==== SOURCE MATERIAL

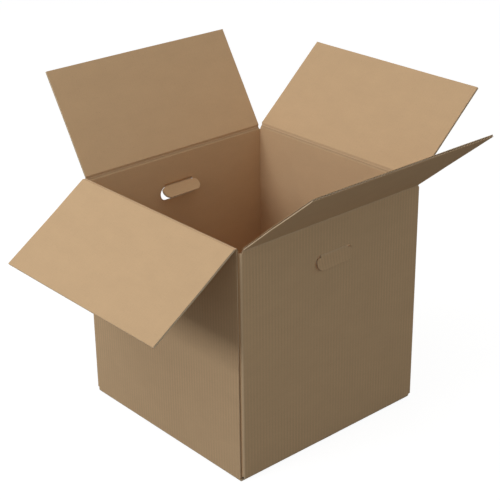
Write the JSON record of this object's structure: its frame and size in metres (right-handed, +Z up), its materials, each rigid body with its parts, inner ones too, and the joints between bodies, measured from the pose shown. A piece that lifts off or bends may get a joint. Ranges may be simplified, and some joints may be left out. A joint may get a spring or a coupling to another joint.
{
  "type": "cardboard box",
  "caption": "Open regular slotted carton of plain corrugated board with hinged top flaps and die-cut hand holes.",
  "frame": {"origin": "centre of the box's base, on the floor", "axes": "+Z up; +X towards the right wall, which has a hand hole; -Y towards the front wall, whose flap hangs lowest"},
  "size_m": [0.7316, 0.7945, 0.6489],
  "materials": {
    "kraft_board": "plain uncoated kraft liner on corrugated board",
    "paper_tape": "plain brown gummed paper"
  },
  "bodies": {
    "box": {"box_body": "kraft_board", "bottom_tape": "paper_tape"},
    "front_top_flap": {"front_top_flap": "kraft_board"},
    "right_top_flap": {"right_top_flap": "kraft_board"},
    "back_top_flap": {"back_top_flap": "kraft_board"},
    "left_top_flap": {"left_top_flap": "kraft_board"},
    "right_hand_hole_tab": {"right_hand_hole_tab": "kraft_board"},
    "left_hand_hole_tab": {"left_hand_hole_tab": "kraft_board"}
  },
  "joints": [
    {"name": "front_top_flap_fold", "type": "hinge", "parent": "box", "child": "front_top_flap", "pos_m": [0, -0.225, 0.46515], "axis": [1, 0, 0], "range_deg": [-214, 51]},
    {"name": "right_top_flap_fold", "type": "hinge", "parent": "box", "child": "right_top_flap", "pos_m": [0.225, 0, 0.46095], "axis": [0, 1, 0], "range_deg": [-140.3, 124.7]},
    {"name": "back_top_flap_fold", "type": "hinge", "parent": "box", "child": "back_top_flap", "pos_m": [0, 0.225, 0.46515], "axis": [-1, 0, 0], "range_deg": [-137.8, 127.2]},
    {"name": "left_top_flap_fold", "type": "hinge", "parent": "box", "child": "left_top_flap", "pos_m": [-0.225, 0, 0.46095], "axis": [0, -1, 0], "range_deg": [-121.5, 143.5]},
    {"name": "right_hand_hole_tab_fold", "type": "hinge", "parent": "box", "child": "right_hand_hole_tab", "pos_m": [0.225, 0, 0.39615], "axis": [0, 1, 0], "range_deg": [-18, 107]},
    {"name": "left_hand_hole_tab_fold", "type": "hinge", "parent": "box", "child": "left_hand_hole_tab", "pos_m": [-0.225, 0, 0.39615], "axis": [0, -1, 0], "range_deg": [-78, 47]}
  ]
}
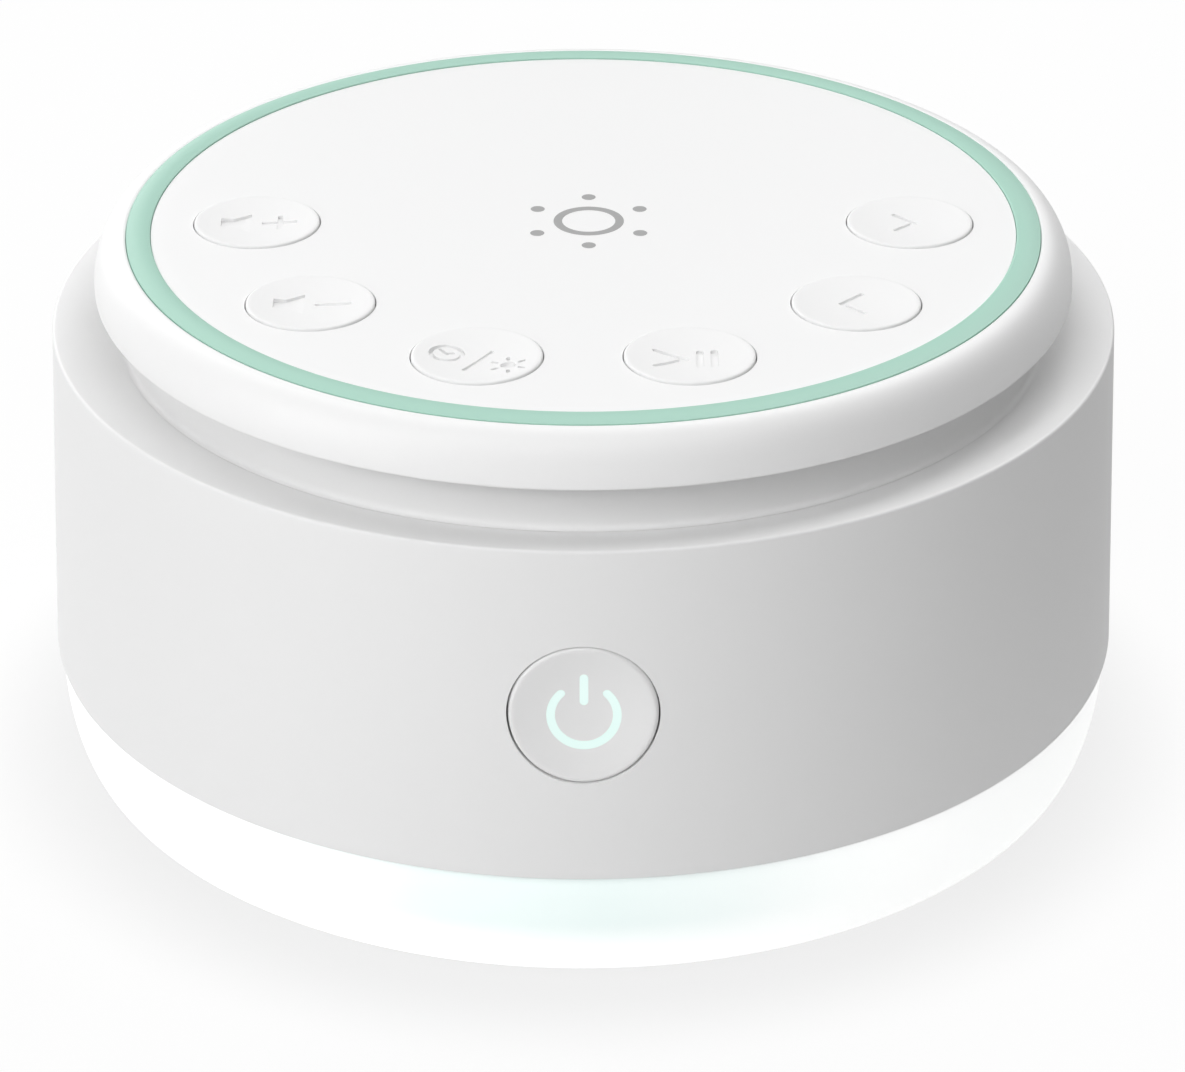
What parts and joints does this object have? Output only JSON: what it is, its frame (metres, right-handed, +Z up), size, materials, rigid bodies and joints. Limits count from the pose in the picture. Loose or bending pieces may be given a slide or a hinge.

========

▶ **WHAT IS EXPECTED**
Write down the full listing again, exactly.

▶ **TASK SOLUTION**
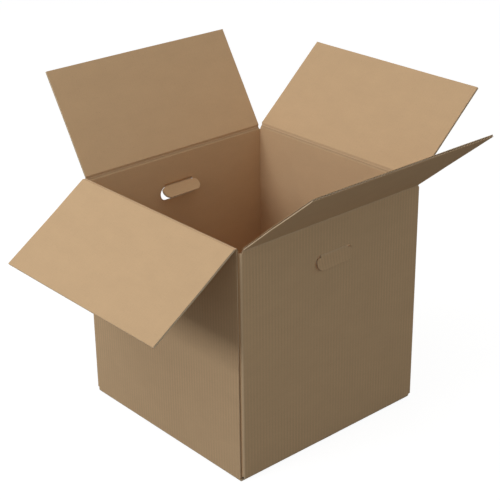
Write the JSON record of this object's structure: its frame and size in metres (right-handed, +Z up), its materials, each rigid body with its parts, inner ones too, and the joints between bodies, measured from the pose shown. A piece that lifts off or bends may get a joint. Ranges may be simplified, and some joints may be left out. A joint may get a spring or a coupling to another joint.
{
  "type": "cardboard box",
  "caption": "Open regular slotted carton of plain corrugated board with hinged top flaps and die-cut hand holes.",
  "frame": {"origin": "centre of the box's base, on the floor", "axes": "+Z up; +X towards the right wall, which has a hand hole; -Y towards the front wall, whose flap hangs lowest"},
  "size_m": [0.7316, 0.7945, 0.6489],
  "materials": {
    "kraft_board": "plain uncoated kraft liner on corrugated board",
    "paper_tape": "plain brown gummed paper"
  },
  "bodies": {
    "box": {"box_body": "kraft_board", "bottom_tape": "paper_tape"},
    "front_top_flap": {"front_top_flap": "kraft_board"},
    "right_top_flap": {"right_top_flap": "kraft_board"},
    "back_top_flap": {"back_top_flap": "kraft_board"},
    "left_top_flap": {"left_top_flap": "kraft_board"},
    "right_hand_hole_tab": {"right_hand_hole_tab": "kraft_board"},
    "left_hand_hole_tab": {"left_hand_hole_tab": "kraft_board"}
  },
  "joints": [
    {"name": "front_top_flap_fold", "type": "hinge", "parent": "box", "child": "front_top_flap", "pos_m": [0, -0.225, 0.46515], "axis": [1, 0, 0], "range_deg": [-214, 51]},
    {"name": "right_top_flap_fold", "type": "hinge", "parent": "box", "child": "right_top_flap", "pos_m": [0.225, 0, 0.46095], "axis": [0, 1, 0], "range_deg": [-140.3, 124.7]},
    {"name": "back_top_flap_fold", "type": "hinge", "parent": "box", "child": "back_top_flap", "pos_m": [0, 0.225, 0.46515], "axis": [-1, 0, 0], "range_deg": [-137.8, 127.2]},
    {"name": "left_top_flap_fold", "type": "hinge", "parent": "box", "child": "left_top_flap", "pos_m": [-0.225, 0, 0.46095], "axis": [0, -1, 0], "range_deg": [-121.5, 143.5]},
    {"name": "right_hand_hole_tab_fold", "type": "hinge", "parent": "box", "child": "right_hand_hole_tab", "pos_m": [0.225, 0, 0.39615], "axis": [0, 1, 0], "range_deg": [-18, 107]},
    {"name": "left_hand_hole_tab_fold", "type": "hinge", "parent": "box", "child": "left_hand_hole_tab", "pos_m": [-0.225, 0, 0.39615], "axis": [0, -1, 0], "range_deg": [-78, 47]}
  ]
}
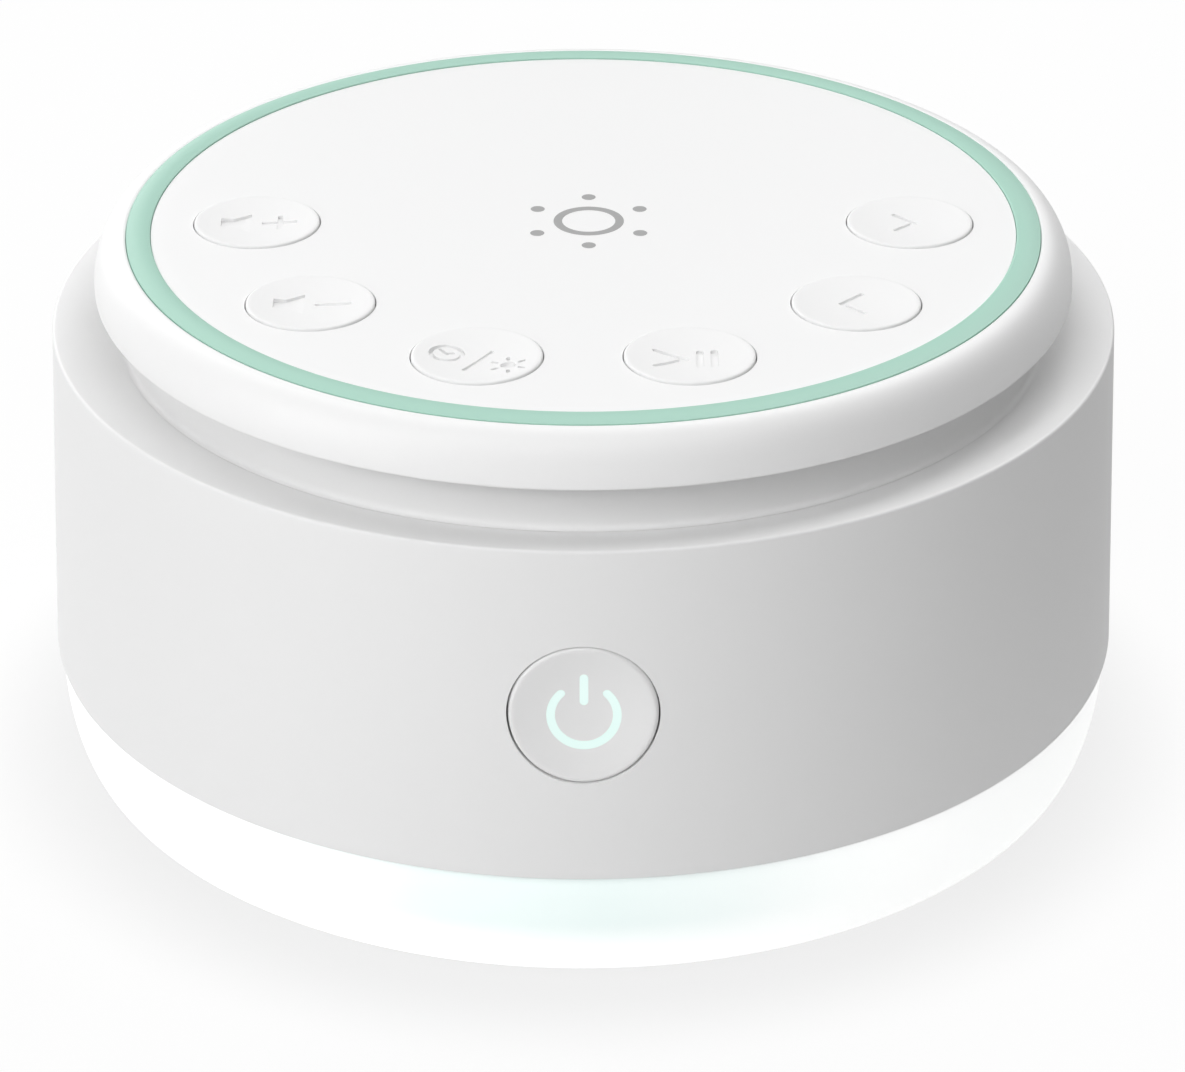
What parts and joints does this object have? Output only JSON: what it is, its frame (metres, right-handed, +Z up), size, materials, rigid bodies and joints. Limits count from the pose in the picture. Loose or bending pieces may be given a slide or a hinge.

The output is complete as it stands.